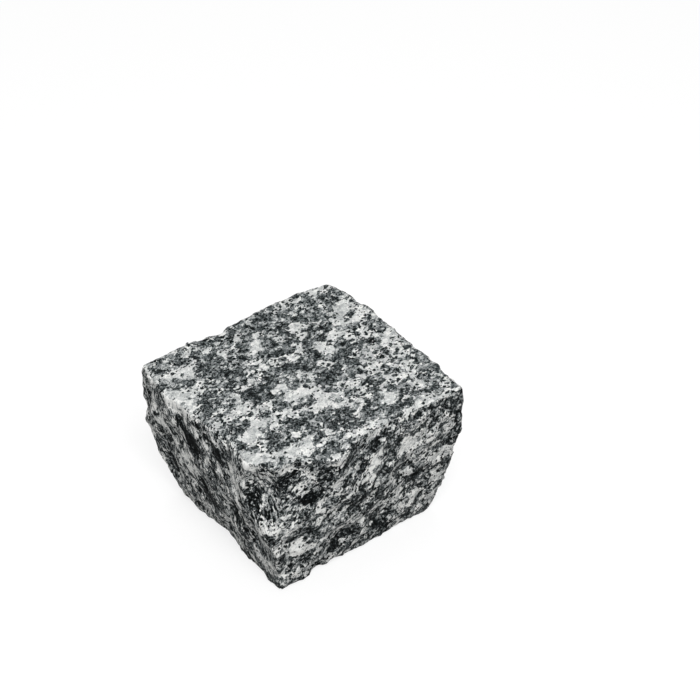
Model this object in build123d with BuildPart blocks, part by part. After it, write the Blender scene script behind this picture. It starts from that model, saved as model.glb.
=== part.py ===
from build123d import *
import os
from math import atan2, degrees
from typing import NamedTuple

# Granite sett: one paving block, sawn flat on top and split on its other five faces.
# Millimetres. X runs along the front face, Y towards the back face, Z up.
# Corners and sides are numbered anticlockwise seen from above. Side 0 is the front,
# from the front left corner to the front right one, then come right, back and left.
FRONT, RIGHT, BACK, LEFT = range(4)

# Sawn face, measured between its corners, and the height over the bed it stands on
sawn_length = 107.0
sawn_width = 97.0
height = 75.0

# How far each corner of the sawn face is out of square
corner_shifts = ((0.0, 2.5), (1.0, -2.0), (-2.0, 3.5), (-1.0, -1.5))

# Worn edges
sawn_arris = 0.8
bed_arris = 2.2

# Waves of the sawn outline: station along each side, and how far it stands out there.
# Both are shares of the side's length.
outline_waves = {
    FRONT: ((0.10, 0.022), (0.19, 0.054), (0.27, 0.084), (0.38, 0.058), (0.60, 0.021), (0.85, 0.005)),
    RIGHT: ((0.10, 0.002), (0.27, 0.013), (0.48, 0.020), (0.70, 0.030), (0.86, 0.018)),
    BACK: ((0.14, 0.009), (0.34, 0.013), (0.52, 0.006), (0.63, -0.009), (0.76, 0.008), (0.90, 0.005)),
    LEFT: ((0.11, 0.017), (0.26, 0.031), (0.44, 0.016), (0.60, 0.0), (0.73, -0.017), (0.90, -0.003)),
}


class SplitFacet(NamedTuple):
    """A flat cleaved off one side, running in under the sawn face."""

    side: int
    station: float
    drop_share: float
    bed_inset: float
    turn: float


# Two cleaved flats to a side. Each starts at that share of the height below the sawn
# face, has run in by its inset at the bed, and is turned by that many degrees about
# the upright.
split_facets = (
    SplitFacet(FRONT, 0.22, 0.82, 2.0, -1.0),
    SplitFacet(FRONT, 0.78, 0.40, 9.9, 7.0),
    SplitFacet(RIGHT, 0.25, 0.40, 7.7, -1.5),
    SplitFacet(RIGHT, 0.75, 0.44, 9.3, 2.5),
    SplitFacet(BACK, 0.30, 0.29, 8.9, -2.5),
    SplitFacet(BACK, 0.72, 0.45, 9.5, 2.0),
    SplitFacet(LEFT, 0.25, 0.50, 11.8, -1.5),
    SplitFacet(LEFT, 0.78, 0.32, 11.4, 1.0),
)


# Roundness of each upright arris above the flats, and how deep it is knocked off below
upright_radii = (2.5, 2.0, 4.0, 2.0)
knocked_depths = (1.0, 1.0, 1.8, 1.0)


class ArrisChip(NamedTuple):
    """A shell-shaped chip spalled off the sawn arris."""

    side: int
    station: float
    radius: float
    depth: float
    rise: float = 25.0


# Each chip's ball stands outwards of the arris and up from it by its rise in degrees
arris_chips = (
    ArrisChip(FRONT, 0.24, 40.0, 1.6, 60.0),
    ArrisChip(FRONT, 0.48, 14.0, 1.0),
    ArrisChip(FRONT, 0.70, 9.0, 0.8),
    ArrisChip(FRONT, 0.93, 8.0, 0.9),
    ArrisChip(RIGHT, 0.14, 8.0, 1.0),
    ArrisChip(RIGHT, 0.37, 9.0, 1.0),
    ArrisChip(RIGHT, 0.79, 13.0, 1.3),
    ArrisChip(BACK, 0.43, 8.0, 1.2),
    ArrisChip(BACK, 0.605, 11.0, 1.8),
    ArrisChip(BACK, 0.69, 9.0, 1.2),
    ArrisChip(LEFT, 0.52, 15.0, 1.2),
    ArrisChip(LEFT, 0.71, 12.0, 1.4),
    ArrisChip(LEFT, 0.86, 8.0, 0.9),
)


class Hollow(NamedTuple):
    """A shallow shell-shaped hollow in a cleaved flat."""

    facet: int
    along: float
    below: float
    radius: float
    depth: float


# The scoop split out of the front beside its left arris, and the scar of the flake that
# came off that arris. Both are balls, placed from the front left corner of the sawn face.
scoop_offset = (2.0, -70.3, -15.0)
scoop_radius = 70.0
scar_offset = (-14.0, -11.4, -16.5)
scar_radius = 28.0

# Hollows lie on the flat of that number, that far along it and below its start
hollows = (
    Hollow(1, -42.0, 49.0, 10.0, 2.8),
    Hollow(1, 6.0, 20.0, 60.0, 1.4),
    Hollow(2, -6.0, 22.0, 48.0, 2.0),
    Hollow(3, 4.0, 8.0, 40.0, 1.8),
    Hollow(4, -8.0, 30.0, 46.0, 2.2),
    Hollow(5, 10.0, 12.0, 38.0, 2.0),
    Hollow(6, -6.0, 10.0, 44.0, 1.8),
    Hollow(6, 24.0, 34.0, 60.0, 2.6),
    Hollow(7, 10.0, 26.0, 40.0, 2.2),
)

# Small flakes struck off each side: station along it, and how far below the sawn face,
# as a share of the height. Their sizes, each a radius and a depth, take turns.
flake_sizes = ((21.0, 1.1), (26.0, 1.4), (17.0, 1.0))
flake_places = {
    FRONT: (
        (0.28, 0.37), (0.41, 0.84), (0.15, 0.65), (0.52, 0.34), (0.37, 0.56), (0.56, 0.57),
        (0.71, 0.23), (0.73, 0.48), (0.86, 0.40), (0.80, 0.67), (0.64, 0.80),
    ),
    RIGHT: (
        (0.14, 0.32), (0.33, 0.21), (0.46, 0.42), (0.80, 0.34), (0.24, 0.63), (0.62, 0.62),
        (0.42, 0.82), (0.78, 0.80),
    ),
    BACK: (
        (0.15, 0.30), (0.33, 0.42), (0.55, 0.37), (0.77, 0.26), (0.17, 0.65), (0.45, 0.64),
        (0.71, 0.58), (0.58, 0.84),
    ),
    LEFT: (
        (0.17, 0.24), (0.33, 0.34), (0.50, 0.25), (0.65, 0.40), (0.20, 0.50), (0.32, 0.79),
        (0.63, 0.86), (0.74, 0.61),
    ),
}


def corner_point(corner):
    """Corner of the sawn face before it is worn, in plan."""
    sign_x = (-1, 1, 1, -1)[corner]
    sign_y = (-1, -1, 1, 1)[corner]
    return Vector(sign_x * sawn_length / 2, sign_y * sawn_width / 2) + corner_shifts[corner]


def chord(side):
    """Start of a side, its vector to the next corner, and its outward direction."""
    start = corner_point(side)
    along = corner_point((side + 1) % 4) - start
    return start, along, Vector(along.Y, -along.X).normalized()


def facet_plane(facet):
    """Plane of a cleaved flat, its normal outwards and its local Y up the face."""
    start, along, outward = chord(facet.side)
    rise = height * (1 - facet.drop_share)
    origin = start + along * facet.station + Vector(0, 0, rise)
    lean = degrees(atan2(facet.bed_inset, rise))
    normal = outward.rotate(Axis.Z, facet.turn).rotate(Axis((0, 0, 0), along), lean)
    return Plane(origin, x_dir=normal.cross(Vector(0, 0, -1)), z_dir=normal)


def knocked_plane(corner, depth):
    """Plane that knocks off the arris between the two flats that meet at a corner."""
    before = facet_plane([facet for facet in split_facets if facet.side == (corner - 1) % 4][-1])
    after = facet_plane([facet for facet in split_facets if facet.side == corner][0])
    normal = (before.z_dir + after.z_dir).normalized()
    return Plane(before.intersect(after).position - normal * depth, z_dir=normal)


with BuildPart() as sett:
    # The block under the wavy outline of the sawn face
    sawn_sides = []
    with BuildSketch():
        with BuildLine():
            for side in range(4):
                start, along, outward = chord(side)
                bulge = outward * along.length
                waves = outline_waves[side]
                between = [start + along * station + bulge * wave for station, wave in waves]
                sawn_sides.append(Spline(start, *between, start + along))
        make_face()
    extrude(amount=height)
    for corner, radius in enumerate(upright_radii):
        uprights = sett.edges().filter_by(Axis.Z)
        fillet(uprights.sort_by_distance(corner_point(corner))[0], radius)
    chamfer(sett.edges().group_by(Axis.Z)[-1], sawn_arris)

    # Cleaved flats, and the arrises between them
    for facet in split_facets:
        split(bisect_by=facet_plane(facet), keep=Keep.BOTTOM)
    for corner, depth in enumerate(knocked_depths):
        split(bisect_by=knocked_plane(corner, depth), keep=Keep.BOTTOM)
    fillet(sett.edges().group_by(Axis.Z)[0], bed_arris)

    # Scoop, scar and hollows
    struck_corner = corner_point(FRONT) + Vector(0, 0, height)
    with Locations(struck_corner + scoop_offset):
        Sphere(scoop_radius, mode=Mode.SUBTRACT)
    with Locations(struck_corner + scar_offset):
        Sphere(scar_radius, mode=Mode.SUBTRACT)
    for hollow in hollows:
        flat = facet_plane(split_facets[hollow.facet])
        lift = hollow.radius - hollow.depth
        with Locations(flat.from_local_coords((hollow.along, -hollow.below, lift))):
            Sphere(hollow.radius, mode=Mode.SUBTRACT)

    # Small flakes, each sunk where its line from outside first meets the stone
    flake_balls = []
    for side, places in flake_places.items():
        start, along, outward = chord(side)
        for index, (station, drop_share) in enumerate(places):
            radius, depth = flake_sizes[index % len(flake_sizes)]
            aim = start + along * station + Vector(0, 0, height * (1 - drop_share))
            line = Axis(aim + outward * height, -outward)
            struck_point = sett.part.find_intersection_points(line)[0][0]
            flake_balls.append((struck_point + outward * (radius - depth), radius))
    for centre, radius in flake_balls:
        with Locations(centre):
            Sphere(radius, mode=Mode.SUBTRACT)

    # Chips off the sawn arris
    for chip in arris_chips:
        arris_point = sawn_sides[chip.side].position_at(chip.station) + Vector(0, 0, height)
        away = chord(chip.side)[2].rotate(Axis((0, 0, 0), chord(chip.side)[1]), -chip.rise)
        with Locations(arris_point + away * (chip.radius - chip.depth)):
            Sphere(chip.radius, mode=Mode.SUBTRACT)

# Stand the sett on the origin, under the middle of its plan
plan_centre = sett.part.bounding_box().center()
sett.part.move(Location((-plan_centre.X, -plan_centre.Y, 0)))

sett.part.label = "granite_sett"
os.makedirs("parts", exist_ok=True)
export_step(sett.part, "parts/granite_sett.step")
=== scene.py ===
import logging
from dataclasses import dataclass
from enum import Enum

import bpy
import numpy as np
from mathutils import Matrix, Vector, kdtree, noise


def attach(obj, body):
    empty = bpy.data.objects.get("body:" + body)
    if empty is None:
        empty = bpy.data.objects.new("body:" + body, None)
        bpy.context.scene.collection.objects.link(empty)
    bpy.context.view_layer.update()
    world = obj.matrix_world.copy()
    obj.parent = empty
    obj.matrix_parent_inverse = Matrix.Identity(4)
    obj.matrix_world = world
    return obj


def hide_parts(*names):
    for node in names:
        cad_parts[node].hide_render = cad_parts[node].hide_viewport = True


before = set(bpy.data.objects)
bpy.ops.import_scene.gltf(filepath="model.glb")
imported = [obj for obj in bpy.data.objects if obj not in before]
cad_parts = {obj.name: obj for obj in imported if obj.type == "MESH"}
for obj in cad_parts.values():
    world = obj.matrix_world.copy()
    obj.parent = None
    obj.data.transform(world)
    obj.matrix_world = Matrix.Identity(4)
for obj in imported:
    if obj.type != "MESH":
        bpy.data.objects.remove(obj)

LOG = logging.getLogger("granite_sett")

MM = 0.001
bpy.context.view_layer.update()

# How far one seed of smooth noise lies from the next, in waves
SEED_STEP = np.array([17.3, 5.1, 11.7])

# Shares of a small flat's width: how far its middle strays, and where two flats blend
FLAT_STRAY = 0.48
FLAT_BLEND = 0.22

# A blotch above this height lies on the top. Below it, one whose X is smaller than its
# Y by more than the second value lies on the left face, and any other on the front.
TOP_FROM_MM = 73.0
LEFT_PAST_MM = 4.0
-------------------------
Quote word for word every line from the one that has "# Stand the" through the one that has "obj.parent = None".

# Stand the sett on the origin, under the middle of its plan
plan_centre = sett.part.bounding_box().center()
sett.part.move(Location((-plan_centre.X, -plan_centre.Y, 0)))

sett.part.label = "granite_sett"
os.makedirs("parts", exist_ok=True)
export_step(sett.part, "parts/granite_sett.step")
=== scene.py ===
import logging
from dataclasses import dataclass
from enum import Enum

import bpy
import numpy as np
from mathutils import Matrix, Vector, kdtree, noise


def attach(obj, body):
    empty = bpy.data.objects.get("body:" + body)
    if empty is None:
        empty = bpy.data.objects.new("body:" + body, None)
        bpy.context.scene.collection.objects.link(empty)
    bpy.context.view_layer.update()
    world = obj.matrix_world.copy()
    obj.parent = empty
    obj.matrix_parent_inverse = Matrix.Identity(4)
    obj.matrix_world = world
    return obj


def hide_parts(*names):
    for node in names:
        cad_parts[node].hide_render = cad_parts[node].hide_viewport = True


before = set(bpy.data.objects)
bpy.ops.import_scene.gltf(filepath="model.glb")
imported = [obj for obj in bpy.data.objects if obj not in before]
cad_parts = {obj.name: obj for obj in imported if obj.type == "MESH"}
for obj in cad_parts.values():
    world = obj.matrix_world.copy()
    obj.parent = None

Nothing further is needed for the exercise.